The post is about a JetBlue plane that, due to bureaucratic risk-minimization, was not able to take the most sensible course of action when a mechanical malfunction happened -- instead, it put its crew and passengers at more risk, because the people in positions of authority on the ground didn't want to make the decision that would result in them having responsibilty for whatever calamity could have (but didn't) happen during landing. Britt relates a few other related points on bureaucracy and its limitations as a mechanism for efficient collective action, but the most interesting part of the post for me was this quote:
it's rarely the initial problem that bites an aviator in the ass. It's the second problem, combined with the first, that then spins off harmonics of woe and wisps of chaos.Even leaving aside the wonderfully poetic turn of phrase there -- harmonics of woe indeed! -- that's a beatifully true statement.
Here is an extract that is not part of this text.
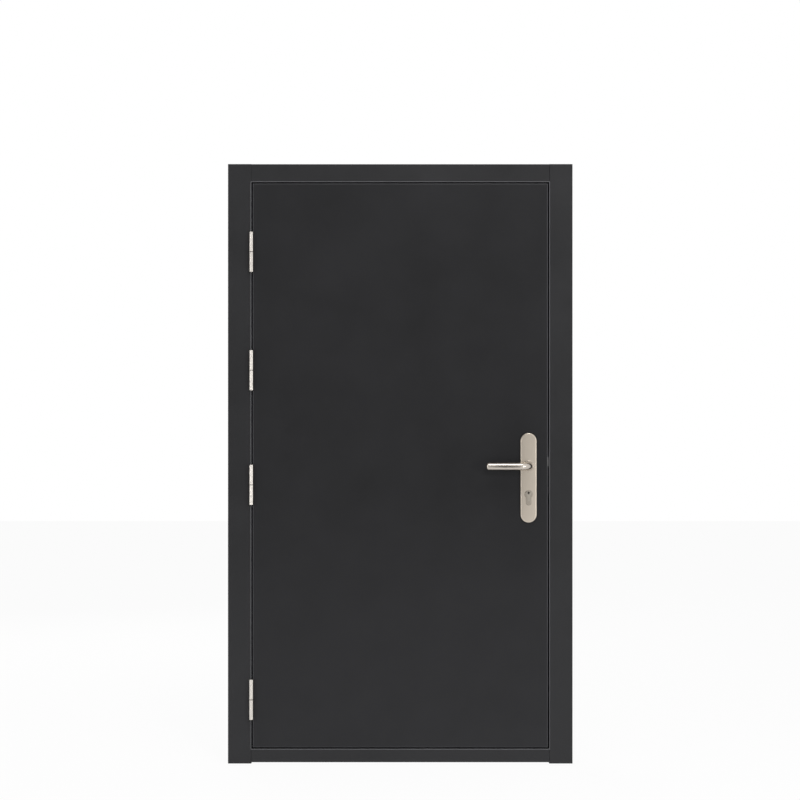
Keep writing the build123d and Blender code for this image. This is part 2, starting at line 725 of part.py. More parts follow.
def lever_spring():
    """Bent strip spring from the case's rear wall to the underside of the follower."""
    rear = CASE_REAR + CASE_WALL
    under = SPINDLE_HEIGHT - FOLLOWER_RADIUS - LEVER_STRIP - LEVER_SPRING_GAP
    points = [
        (rear, LEVER_SPRING_HEIGHT),
        (rear + LEVER_SPRING_FOOT, LEVER_SPRING_HEIGHT),
        (SPINDLE_X - LEVER_SPRING_PAD / 4, under),
        (SPINDLE_X + LEVER_SPRING_PAD * 3 / 4, under),
    ]
    return bent_strip(points, LEVER_STRIP, -LEVER_STRIP_HALF, LEVER_STRIP_HALF)


def dead_bolt():
    """Square bolt with a guide slot, drawn back into the case."""
    low, high = BOLT_HEIGHT - BOLT_TALL / 2, BOLT_HEIGHT + BOLT_TALL / 2
    rear = LEAF_HALF - BOLT_LENGTH
    bolt = block(rear, LEAF_HALF, -BOLT_HALF, BOLT_HALF, low, high)
    bolt += block(rear, rear + BOLT_LUG_LENGTH, -BOLT_LUG_HALF, BOLT_LUG_HALF, low - BOLT_LUG_DROP, low)
    stud_x = CASE_FRONT - STUD_INSET
    room = STUD_RADIUS + STUD_CLEARANCE
    x_low, x_high = stud_x - BOLT_TRAVEL - room, stud_x + room
    return bolt - block(x_low, x_high, -BOLT_HALF, BOLT_HALF, BOLT_HEIGHT - room, BOLT_HEIGHT + room)


def cylinder_body():
    """Profile cylinder's body, bored for both plugs and cut away in the middle for the cam."""
    body = through_leaf(cylinder_shape(), -CYLINDER_HALF_LENGTH, CYLINDER_HALF_LENGTH)
    bore = PLUG_RADIUS + PLUG_CLEARANCE
    body -= cross_hole(bore, CYLINDER_HEIGHT, -CYLINDER_HALF_LENGTH, CYLINDER_HALF_LENGTH)
    room = CAM_REACH + CAM_PLAY
    z_low, z_high = CYLINDER_HEIGHT - room, CYLINDER_HEIGHT + room
    body -= block(SPINDLE_X - room, SPINDLE_X + room, -CAM_SLOT, CAM_SLOT, z_low, z_high)
    return body - cylinder_screw()


def key_plug():
    """Turning plug on the outside, with its keyway, held flush with the cylinder's end."""
    plug = cross_hole(PLUG_RADIUS, CYLINDER_HEIGHT, -CYLINDER_HALF_LENGTH, -CAM_HALF)
    x_low, x_high = SPINDLE_X - KEYWAY_HALF, SPINDLE_X + KEYWAY_HALF
    low, high = CYLINDER_HEIGHT + KEYWAY_BOTTOM, CYLINDER_HEIGHT + PLUG_RADIUS
    return plug - block(x_low, x_high, -CYLINDER_HALF_LENGTH, -CAM_HALF - KEYWAY_END, low, high)


def key_cam():
    """Disc between the plugs, with the nose that drives the bolt."""
    nose = Pos(0, -CAM_REACH / 2) * Rectangle(CAM_NOSE, CAM_REACH)
    shape = Circle(CAM_RADIUS) + (nose & Circle(CAM_REACH))
    placed = Pos(SPINDLE_X, CYLINDER_HEIGHT) * (Rot(0, 0, -CAM_ANGLE) * shape)
    return through_leaf(placed, -CAM_HALF, CAM_HALF)


def plate_outline(inset):
    """Handle plate's outline with full-radius ends, drawn in X and Z, moved inwards all round."""
    size = (PLATE_HEIGHT - 2 * inset, PLATE_WIDTH - 2 * inset)
    return Pos(SPINDLE_X, PLATE_CENTRE) * Rot(0, 0, 90) * SlotOverall(*size)


def collar_outline(inset):
    """Outline of the collar round the cylinder, drawn in X and Z, moved inwards all round."""
    return keyhole_shape(COLLAR_HEAD - inset, COLLAR_STEM - inset, COLLAR_TOP - inset, COLLAR_BOTTOM + inset)


def base_plate(inner):
    """Plate that is bolted to the leaf behind a handle plate; built outside and mirrored for the inside."""
    face = FRONT - BASE_THICKNESS
    base = through_leaf(plate_outline(PLATE_SHEET + BASE_PLAY), face, FRONT)
    base -= cross_hole(LEVER_RADIUS + BASE_PLAY, SPINDLE_HEIGHT, face, FRONT)
    base -= through_leaf(cylinder_shape(BASE_PLAY), face, FRONT)
    for height in HANDLE_SCREW_HEIGHTS:
        if inner:
            base += cross_hole(BASE_BOSS, height, PLATE_FACE + PLATE_SHEET, face)
            base -= handle_screw(height, outside=True)
        else:
            base -= cross_hole(HANDLE_SCREW[0], height, face + BLIND_END, FRONT)
    return mirror(base, about=Plane.XZ) if inner else base


def handle_screw(height, outside=False):
    """Through screw from the inner handle plate to the outer base plate, or its mirror image."""
    head = Vector(SPINDLE_X, -PLATE_FACE, height)
    tip = Vector(SPINDLE_X, FRONT - BASE_THICKNESS + BLIND_END, height)
    if outside:
        head = Vector(head.X, -head.Y, head.Z)
        tip = Vector(tip.X, -tip.Y, tip.Z)
    return countersunk(HANDLE_SCREW, tip, head)


def handle_plate(inner):
    """Long plate pressed from sheet, with rounded edges and a raised collar round the cylinder."""
    plate = through_leaf(plate_outline(0), PLATE_FACE, FRONT)
    plate = fillet(plate.faces().sort_by(Axis.Y)[0].edges(), PLATE_EDGE)
    floor = PLATE_FACE + PLATE_SHEET
    hollow = through_leaf(plate_outline(PLATE_SHEET), floor, FRONT)
    plate -= fillet(hollow.faces().sort_by(Axis.Y)[0].edges(), PLATE_EDGE - PLATE_SHEET)
    collar = through_leaf(collar_outline(0), PLATE_FACE - COLLAR_HEIGHT, PLATE_FACE)
    plate += fillet(collar.faces().sort_by(Axis.Y)[0].edges(), COLLAR_EDGE)
    plate -= through_leaf(collar_outline(PLATE_SHEET), floor - COLLAR_HEIGHT, floor)
    plate -= cross_hole(BUSH_SPIGOT, SPINDLE_HEIGHT, PLATE_FACE, FRONT)
    plate -= through_leaf(cylinder_shape(COLLAR_PLAY), PLATE_FACE - COLLAR_HEIGHT, FRONT)
    if inner:
        for height in HANDLE_SCREW_HEIGHTS:
            plate -= handle_screw(height, outside=True)
    return mirror(plate, about=Plane.XZ) if inner else plate


def lever_bush():
    """Collar that the lever turns in, seated on the base plate through the handle plate."""
    face = PLATE_FACE - BUSH_FLANGE
    seat = FRONT - BASE_THICKNESS
    flange = cross_hole(BUSH_RADIUS, SPINDLE_HEIGHT, face, PLATE_FACE)
    flange = fillet(flange.edges().filter_by(GeomType.CIRCLE).sort_by(Axis.Y)[0], BUSH_EDGE)
    bush = flange + cross_hole(BUSH_SPIGOT, SPINDLE_HEIGHT, PLATE_FACE, seat)
    return bush - cross_hole(LEVER_RADIUS + LEVER_CLEARANCE, SPINDLE_HEIGHT, face, seat)


def lever():
    """Round bar bent from the door into the grip, with a rounded end and a square socket."""
    out = FRONT - LEVER_STANDOFF
    points = [
        (SPINDLE_X, FRONT - LEVER_START, SPINDLE_HEIGHT),
        (SPINDLE_X, out, SPINDLE_HEIGHT),
        (SPINDLE_X - LEVER_REACH, out, SPINDLE_HEIGHT),
    ]
    path = FilletPolyline(*points, radius=LEVER_BEND)
    section = Plane(points[0], z_dir=(0, -1, 0)) * Circle(LEVER_RADIUS)
    bar = sweep(section, path=path)
    bar = fillet(bar.faces().sort_by(Axis.X)[0].edges(), LEVER_END)
    return bar - spindle() - grub_screw(SPINDLE_HEIGHT - 2 * LEVER_RADIUS)


def grub_screw(z_low=SPINDLE_HEIGHT - LEVER_RADIUS + GRUB_SINK):
    """Set screw from below the lever's neck to the spindle, or its hole if it starts lower."""
    return upright(GRUB_RADIUS, SPINDLE_X, FRONT - GRUB_SETBACK, z_low, SPINDLE_HEIGHT - SPINDLE_SIDE / 2)


def save(name, shape):
    """Write one piece to its own file."""
    export_step(shape, f"parts/{name}.step")


def save_frame():
    """Frame members, seals, strike and fixings that stay with the frame."""
    top = FRAME_HEIGHT
    save("frame_jamb_hinge_side", hinge_jamb())
    save("frame_jamb_lock_side", lock_jamb())
    head = cross_member((-OPENING_HALF, FRONT, top), (1, 0, 0), (0, 0, -1), HEAD_FACE, STOP_WIDTH)
    save("frame_head", head)
    sill = cross_member((OPENING_HALF, FRONT, SILL_LIFT), (-1, 0, 0), (0, 0, 1), SILL_FACE, UPSTAND)
    save("frame_sill", sill)
    save("seal_hinge_side", mirror(upright_seal(), about=Plane.YZ))
    save("seal_lock_side", upright_seal())
    save("seal_head", cross_seal(top - HEAD_FACE - FOLD_RADIUS, -1))
    save("seal_sill", cross_seal(SILL_LIFT + SILL_FACE + FOLD_RADIUS, 1))
    save("frame_hinge_plates", frame_reinforcements())
    save("strike_plate", strike_plate())
    save("strike_screws", Compound(children=strike_screws()))
    save("strike_box", strike_box())


def save_hinges():
    """Four lift-off hinges with their pins, washers and screws."""
    leaf_screws = []
    frame_screws = []
    for number, height in enumerate(HINGE_HEIGHTS, start=1):
        save(f"hinge_frame_half_{number}", hinge_half(height, on_leaf=False))
        save(f"hinge_leaf_half_{number}", hinge_half(height, on_leaf=True))
        save(f"hinge_pin_{number}", hinge_pin(height))
        save(f"hinge_washer_{number}", hinge_washer(height))
        frame_screws += flag_screws(height, on_leaf=False)
        leaf_screws += flag_screws(height, on_leaf=True)
    save("hinge_screws_frame", Compound(children=frame_screws))
    save("hinge_screws_leaf", Compound(children=leaf_screws))


def save_leaf():
    """Skins, core and inner plates of the leaf."""
    save("leaf_outer_skin", leaf_outer_skin())
    save("leaf_inner_skin", leaf_inner_skin())
    save("leaf_core", leaf_core())
    save("leaf_reinforcements", leaf_reinforcements())


def save_lock():
    """Mortice lock with its cylinder."""
    save("lock_forend", lock_forend())
    save("lock_forend_screws", Compound(children=forend_screws()))
    save("lock_case", lock_case())
    save("lock_case_cover", lock_case_cover())
    save("follower", follower())
    save("spindle", spindle())
    save("latch_bolt", latch_bolt())
    save("latch_spring", latch_spring())
    save("lever_spring", lever_spring())
    save("dead_bolt", dead_bolt())
    save("cylinder_body", cylinder_body())
    save("cylinder_screw", cylinder_screw())
    save("key_plug_outer", key_plug())
    save("key_plug_inner", mirror(key_plug(), about=Plane.XZ))
    save("key_cam", key_cam())


def save_handles():
    """Handle plates, bushes and levers on both sides."""
    save("handle_base_outer", base_plate(inner=False))
    save("handle_base_inner", base_plate(inner=True))
    save("handle_plate_outer", handle_plate(inner=False))
    save("handle_plate_inner", handle_plate(inner=True))
    save("handle_screws", Compound(children=[handle_screw(height) for height in HANDLE_SCREW_HEIGHTS]))
    save("lever_bush_outer", lever_bush())
    save("lever_bush_inner", mirror(lever_bush(), about=Plane.XZ))
    save("lever_outer", lever())
    save("lever_inner", mirror(lever(), about=Plane.XZ))
    screws = [grub_screw(), mirror(grub_screw(), about=Plane.XZ)]
    save("lever_grub_screws", Compound(children=screws))


os.makedirs("parts", exist_ok=True)
save_frame()
save_hinges()
save_leaf()
save_lock()
save_handles()
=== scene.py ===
"""Dresses the steel container door and its frame, and sets up the studio that it is seen in."""

import logging
import math
from dataclasses import dataclass, field, replace
from enum import Enum

import bmesh
import bpy
from mathutils import Matrix, Vector


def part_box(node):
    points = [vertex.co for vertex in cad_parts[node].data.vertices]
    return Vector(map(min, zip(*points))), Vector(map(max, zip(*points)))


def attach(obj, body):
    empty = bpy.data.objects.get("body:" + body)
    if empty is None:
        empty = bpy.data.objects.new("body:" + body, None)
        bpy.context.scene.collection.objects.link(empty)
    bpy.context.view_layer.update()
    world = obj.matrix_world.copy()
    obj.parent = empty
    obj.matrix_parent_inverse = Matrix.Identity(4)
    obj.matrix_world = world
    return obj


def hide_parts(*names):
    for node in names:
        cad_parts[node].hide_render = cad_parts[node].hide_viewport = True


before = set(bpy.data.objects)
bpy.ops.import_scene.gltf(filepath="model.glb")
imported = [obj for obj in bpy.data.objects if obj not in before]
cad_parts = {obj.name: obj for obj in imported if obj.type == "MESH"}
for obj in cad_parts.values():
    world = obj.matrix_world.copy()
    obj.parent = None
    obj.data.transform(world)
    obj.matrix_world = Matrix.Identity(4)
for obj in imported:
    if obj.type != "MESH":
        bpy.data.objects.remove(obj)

Socket = bpy.types.NodeSocket
Color = tuple[float, float, float, float]
Point = tuple[float, float, float]
Pair = tuple[float, float]

MM = 0.001
MICRON = 0.001 * MM
MERGE_REACH = 1.0 * MICRON
SHARP_ANGLE = math.radians(32)
NOISE_ROUGHNESS = 0.55
GLOSS_LIMITS = (0.05, 0.9)
HEXAGON = 6
BAR_FACES = 20
DROP_DETAIL = 2
BEVEL_STEPS = 2
BEVEL_ROUND = 0.5
HINGE_COUNT = 4
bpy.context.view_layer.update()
MATERIALS: dict[str, bpy.types.Material] = {}
log = logging.getLogger("door")


class Grain(Enum):
    """Direction that a metal was brushed in, as the stretch of its scratches along X, Y and Z."""

    ALONG_X = (0.02, 1.0, 1.0)
    ALONG_Y = (1.0, 0.02, 1.0)
    ALONG_Z = (1.0, 1.0, 0.02)


def feed(tree: bpy.types.NodeTree, source: object, socket: Socket) -> None:
    """Link a value or a socket to an input, or set the input to a plain number, colour or vector.

    Args:
        tree: the nodes that both belong to.
        source: what the input gets.
        socket: the input.
    """
    source = getattr(source, "socket", source)
    if isinstance(source, Socket):
        tree.links.new(source, socket)
    else:
        socket.default_value = source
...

Most systems are tolerant of disruption along one axis at a time; after all, when engineers build something they typically think about the common individual failure modes and account for them in the design. Natural systems exhibit the same characteristic. Because selective pressures occur individually most of the time, constellations of resilience usually take longer to evolve.
When two things go wrong at once, that's when the shit really hits the fan.
1 comment:
I fully agree, I have heard of this phnemenon referd to as "when things go from bad to worse". There just seems to be a compounding effect when shit goes wrong. As Fraxas pointed out this aplies to just about everything, think about it.